This section specifies about the provisions for the specified businesses. The assesse has to deposit some amount every year and whenever he withdraws it, he shall use the same for the business and utilise it completely in that year of withdrawal itself. If the amount is not utilised in that year then the same is treated as income and reported in this clause.

{Remarks =the auditor has to check out the amount of drawings made during the year. He shall check out for all the vouchers and supporting`s which help the auditor in knowing the genuineness of the expenditure.}


20. Any amount of profit chargeable to tax under section 41 and computation thereof:

This clause demands the auditor to state the profit chargeable under this  section irrespective of the fact of crediting the same in profit and loss account or not. If the amount is mentioned in profit and loss account then   it the fact of such needs to be reported.
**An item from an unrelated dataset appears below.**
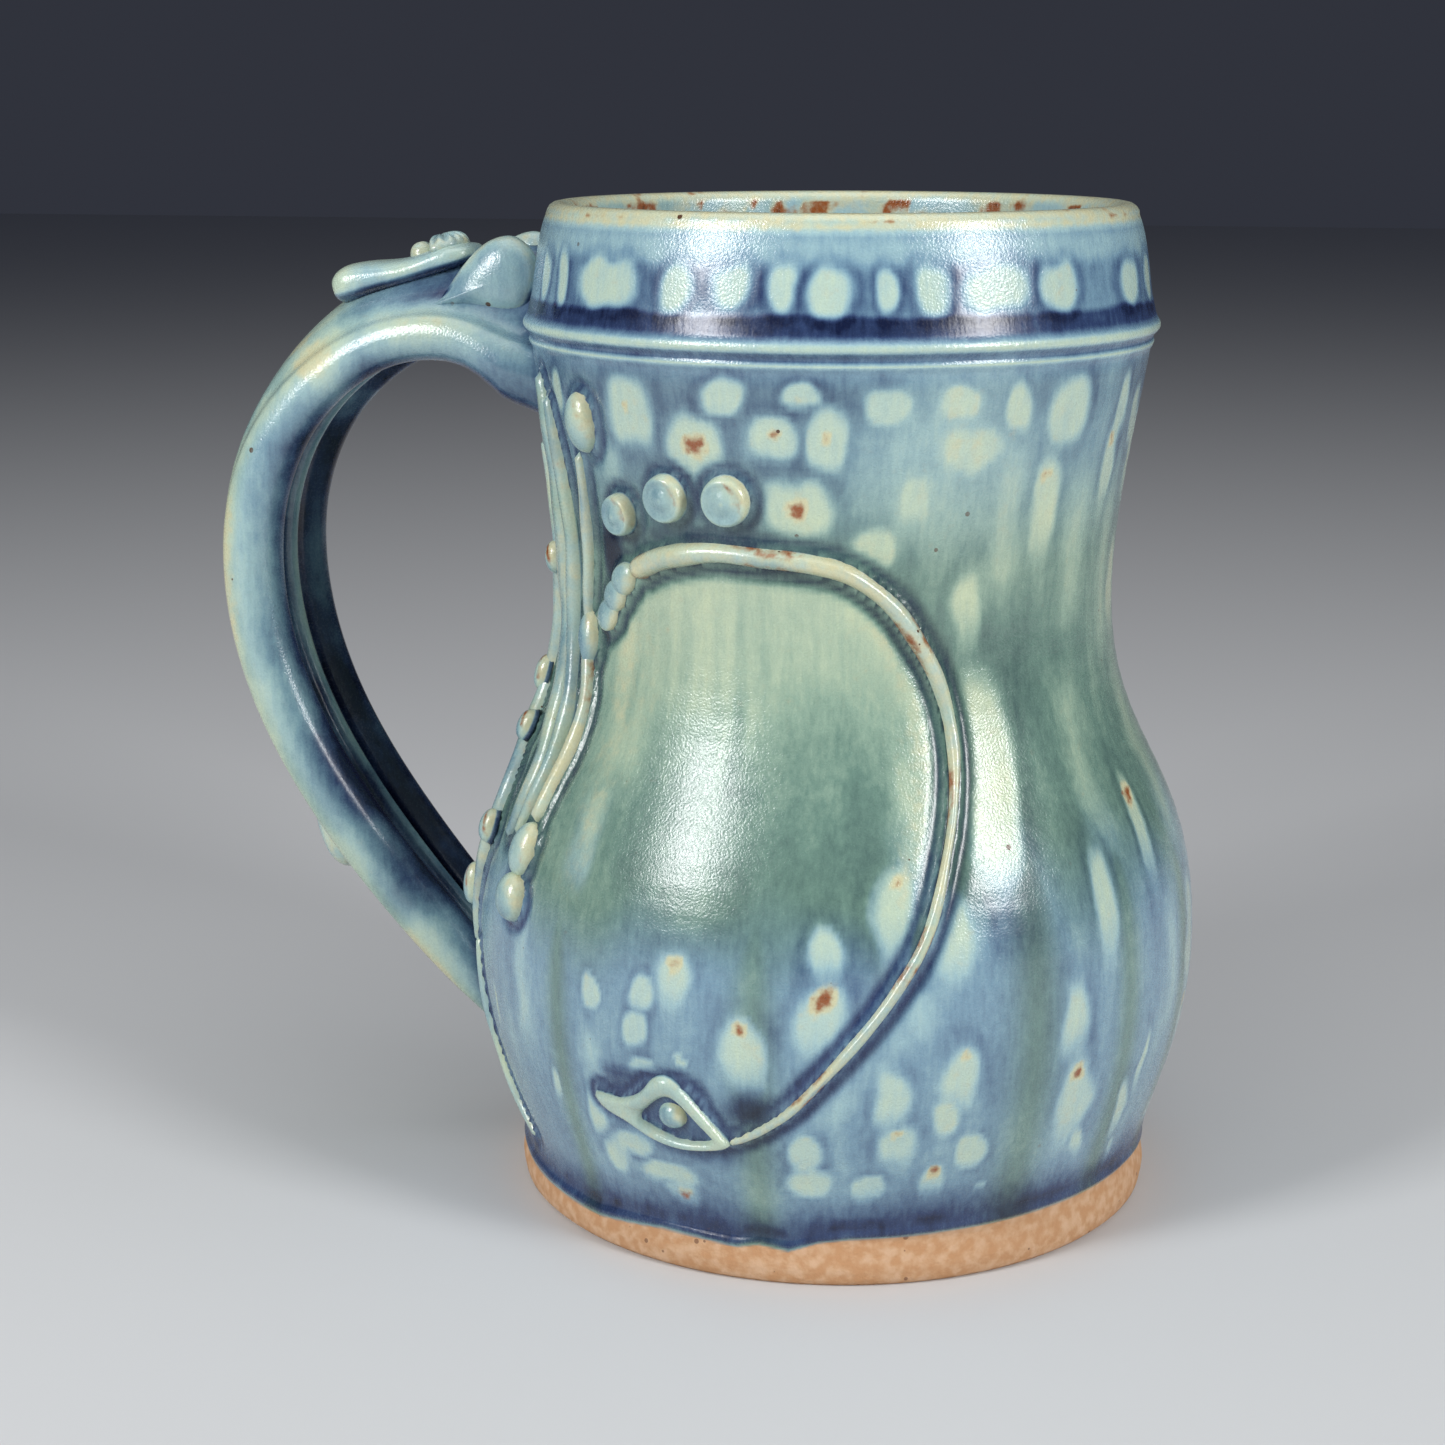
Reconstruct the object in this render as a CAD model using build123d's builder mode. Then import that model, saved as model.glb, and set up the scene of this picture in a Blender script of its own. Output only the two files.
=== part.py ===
"""Hand-thrown stoneware stein with a pulled strap handle and applied clay sprigs.

Millimetres, +Z up. The origin is the centre of the foot's resting face, on the
throwing axis. The handle stands out along -X. Places on the wall are given as
(angle, height): the angle is measured round the axis from the handle, towards -Y.
"""
import os
from math import cos, radians, sin

from build123d import *

os.makedirs("parts", exist_ok=True)

# Thrown body ---------------------------------------------------------------
rim_height = 145.0
rim_radius = 42.0
lip_thickness = 3.4
collar_depth = 16.8         # ridge crest below the rim
ridge_radius = 45.5
ridge_land = 2.4            # fine line below the ridge crest
waist_height = 91.0
waist_radius = 40.0
belly_height = 38.0
belly_radius = 53.4
foot_radius = 47.5
foot_neck_inset = 0.6       # where the bare clay meets the glaze
foot_neck_height = 6.5
foot_bevel = 1.0            # width of the foot's softened edge
foot_bevel_height = 2.6
foot_cove = 7.5             # length of the first curve above the foot
foot_cove_flare = 1.0
belly_swell = 14.0          # pull of the belly's curve below its widest place
waist_lift = 1.0            # how much higher the wall's S runs than an even one
collar_tuck = 2.6           # the wall stays this far inside the ridge below it
ridge_undercut = 1.1
ridge_cove_inset = 1.3      # hollow between the ridge and the collar
ridge_cove_height = 4.2
rim_flare = 1.6             # the collar draws in by this much over its last part
rim_flare_height = 6.0
wall = 5.0
lip_flare = 0.6             # the inside opens by this much below the lip
floor_thickness = 7.0
floor_corner = 7.0          # the flat floor stops this far inside the wall
floor_corner_pull = 8.0
floor_corner_rise = 1.0
inner_belly_swell = 15.0

ridge_height = rim_height - collar_depth

# Pulled handle -------------------------------------------------------------
grip_reach = 88.0           # strap centre line from the throwing axis
grip_height = 91.0
strap_head_drop = 1.2       # head of the strap below the ridge crest
strap_foot_height = 20.0
strap_half_width = 13.1
strap_thickness = 9.6
strap_crown = 1.0           # rise of the back's middle over its rolled edges
strap_rib = 1.7             # rib down the middle of the inner face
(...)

{Remarks =the auditor has to obtain a list of all the amounts chargeable to tax under this section along with relevant evidences. He needs to check out the past records to satisfy him for the correctness of the information.}


21.  In respect of any sum referred to in clause (a), (b), (c), (d), (e) or (f) of section 43B, the liability for which: —

(A) Pre-existed on the first day of the previous year but was not allowed in the assessment of any preceding previous year and was

(a) Paid during the previous year;

(b) Not paid during the previous year.

This clause states about all the disallowances made during the previouspreceding year and get themselves eligible for the current previous year i.e. They are shown as opening on the previous year. The details of such disallowances becoming eligible needs to be disclosed i.e. whether they are paid in this year or not.

(B) Was incurred in the previous year and was

(a) Paid on or before the due date for furnishing the return of income of the previous year under section 139(1);

(b) Not paid on or before the aforesaid date.

This clause states that the disallowance was made during the current previous year and they have been paid off before completion of its assessment and filing of return and if they do not become eligible then the reason for it.

{Remarks =the auditor has to obtain a list of all the amounts chargeable to tax under this section along with relevant evidences. He needs to check out the past records to satisfy him for the correctness of the information.}


22. (a) Amount of Modified Value Added Tax credits availed of or utilized during the previous year and its treatment in the profit and loss account and treatment of outstanding Modified Value Added Tax credits in the accounts.

Here, the auditor has to mention the amount of MODVAT credit earned during the year and used for set-off. He has to also report the outstanding amount available for utilisation in next years.

(b) Particulars of income or expenditure of prior period credited or debited to the profit and loss account.

This is redundant if the assess uses cash system of accounting. Prior period items have to be report here separately.

{Remarks =the auditor has to

(a)  Check the statutory records to obtain the credit avail amount i.e. RG – 23 (part -1 and part -2). Verify the reconciliation statement of them too.

(b)  If the BOA is to be audited under provisions of some other act, check for the annual reports. If the BOA is to be verified by the audit sections only then check for the vouchers and other supporting documents from the previous year itself}


23. Details of any amount borrowed on hundi or any amount due thereon (including interest on the amount borrowed) repaid, otherwise than through an account payee cheque [Section 69D]:

This point needs to declare about the amounts paid other than account payee cheque (i.e. almost in cash). The provision here are exactly equal to provisions of section 40A(3).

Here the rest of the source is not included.